If you feel strongly about something, even if he doesn’t, and you do, he must respect that. If something is important to you and he doesn’t respond appropriately, does that mean you are not important to him? Think about it. 

There was a time, about 15 years ago, my Triglyceride count was 1,310. Yes, you read it right, over 1,300. I managed to bring that number down to a reasonable value with the use of Tricore. It wasn’t perfect, but close.

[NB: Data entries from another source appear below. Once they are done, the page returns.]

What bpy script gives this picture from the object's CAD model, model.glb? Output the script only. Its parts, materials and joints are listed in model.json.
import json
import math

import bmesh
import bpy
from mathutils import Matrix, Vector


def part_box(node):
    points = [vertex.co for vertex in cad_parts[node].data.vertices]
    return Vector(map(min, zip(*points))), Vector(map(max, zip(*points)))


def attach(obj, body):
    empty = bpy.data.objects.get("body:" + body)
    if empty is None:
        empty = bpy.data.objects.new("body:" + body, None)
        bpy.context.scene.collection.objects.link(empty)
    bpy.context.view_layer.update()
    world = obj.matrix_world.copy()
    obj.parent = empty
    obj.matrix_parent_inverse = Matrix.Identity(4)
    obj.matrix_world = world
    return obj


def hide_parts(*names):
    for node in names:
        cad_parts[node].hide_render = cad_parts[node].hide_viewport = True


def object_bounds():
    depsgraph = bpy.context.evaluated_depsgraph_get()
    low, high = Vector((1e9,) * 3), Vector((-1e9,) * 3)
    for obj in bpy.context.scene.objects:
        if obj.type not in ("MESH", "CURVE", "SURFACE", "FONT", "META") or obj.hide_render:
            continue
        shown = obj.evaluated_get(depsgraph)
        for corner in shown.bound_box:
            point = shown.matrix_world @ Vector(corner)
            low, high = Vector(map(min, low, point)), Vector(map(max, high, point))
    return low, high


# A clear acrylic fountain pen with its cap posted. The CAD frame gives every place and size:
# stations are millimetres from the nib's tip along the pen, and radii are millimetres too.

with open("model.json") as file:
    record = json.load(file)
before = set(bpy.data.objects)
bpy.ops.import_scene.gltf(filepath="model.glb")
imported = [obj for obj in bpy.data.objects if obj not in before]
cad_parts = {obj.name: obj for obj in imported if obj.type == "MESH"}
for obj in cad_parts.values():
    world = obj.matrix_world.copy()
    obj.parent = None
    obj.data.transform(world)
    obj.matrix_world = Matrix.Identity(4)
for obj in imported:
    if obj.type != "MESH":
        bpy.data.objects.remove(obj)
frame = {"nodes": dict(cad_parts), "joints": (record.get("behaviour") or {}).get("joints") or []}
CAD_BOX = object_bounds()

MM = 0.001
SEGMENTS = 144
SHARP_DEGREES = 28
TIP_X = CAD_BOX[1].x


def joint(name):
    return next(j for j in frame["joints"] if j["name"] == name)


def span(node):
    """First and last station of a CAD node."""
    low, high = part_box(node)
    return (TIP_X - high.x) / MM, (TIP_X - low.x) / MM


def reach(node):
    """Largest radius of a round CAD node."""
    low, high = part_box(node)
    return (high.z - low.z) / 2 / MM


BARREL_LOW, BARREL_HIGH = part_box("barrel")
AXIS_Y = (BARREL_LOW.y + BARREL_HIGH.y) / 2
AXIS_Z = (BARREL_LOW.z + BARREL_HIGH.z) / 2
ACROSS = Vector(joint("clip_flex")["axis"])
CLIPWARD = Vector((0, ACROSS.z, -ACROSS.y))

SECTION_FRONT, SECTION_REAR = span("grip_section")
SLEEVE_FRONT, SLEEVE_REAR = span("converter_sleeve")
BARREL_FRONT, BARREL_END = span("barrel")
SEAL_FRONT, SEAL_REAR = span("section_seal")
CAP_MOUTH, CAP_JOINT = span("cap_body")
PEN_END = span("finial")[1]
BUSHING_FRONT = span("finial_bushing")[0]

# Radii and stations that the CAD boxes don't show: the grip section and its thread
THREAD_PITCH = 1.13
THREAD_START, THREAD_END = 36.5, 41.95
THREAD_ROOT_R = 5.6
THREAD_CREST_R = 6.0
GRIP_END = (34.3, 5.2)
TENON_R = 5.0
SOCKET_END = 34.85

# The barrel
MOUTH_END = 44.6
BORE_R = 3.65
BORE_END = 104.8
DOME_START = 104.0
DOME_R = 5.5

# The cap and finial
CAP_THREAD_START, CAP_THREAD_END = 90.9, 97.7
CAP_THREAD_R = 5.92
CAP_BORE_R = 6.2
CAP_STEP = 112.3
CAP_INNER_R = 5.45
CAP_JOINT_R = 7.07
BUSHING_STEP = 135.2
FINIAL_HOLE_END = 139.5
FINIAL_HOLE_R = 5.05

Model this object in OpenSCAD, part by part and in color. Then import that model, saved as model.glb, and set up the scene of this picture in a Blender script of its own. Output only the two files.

In 2010, I had a Gastric Bypass performed. Now my numbers are really good. In fact they are on the low side of normal. What I’m saying here, is, yes weight can make oaa the difference in the world. I must say though, the Bypass procedure does more than just affect weight. It also affects how the body treats the nourishments you do absorb.


----------



## PieceOfSky (Apr 7, 2013)

dormant,



I am glad your numbers are much improved! That's awesome.


----------



## kindnessrules (Sep 5, 2014)

Dormant, that is amazing that your numbers are better. It must make you feel much better having less risk of a serious cardiac event. It takes commitment and self esteem to make such changes. Good for you. It can be done.


----------



## dormant (Apr 3, 2012)

Thanks for the comments.I wasn't really wanting to make this about me though. I was just trying to encourage OP in getting her husband in a better place.


----------



## WandaJ (Aug 5, 2014)

If he doesn't want to take meds he can do two weeks with no carbs (including fruit) and his cholesterol and triglycerides will go down by 100 point or so. I did it. AFter that "detox' he would need to follow healthier diet to keep it


----------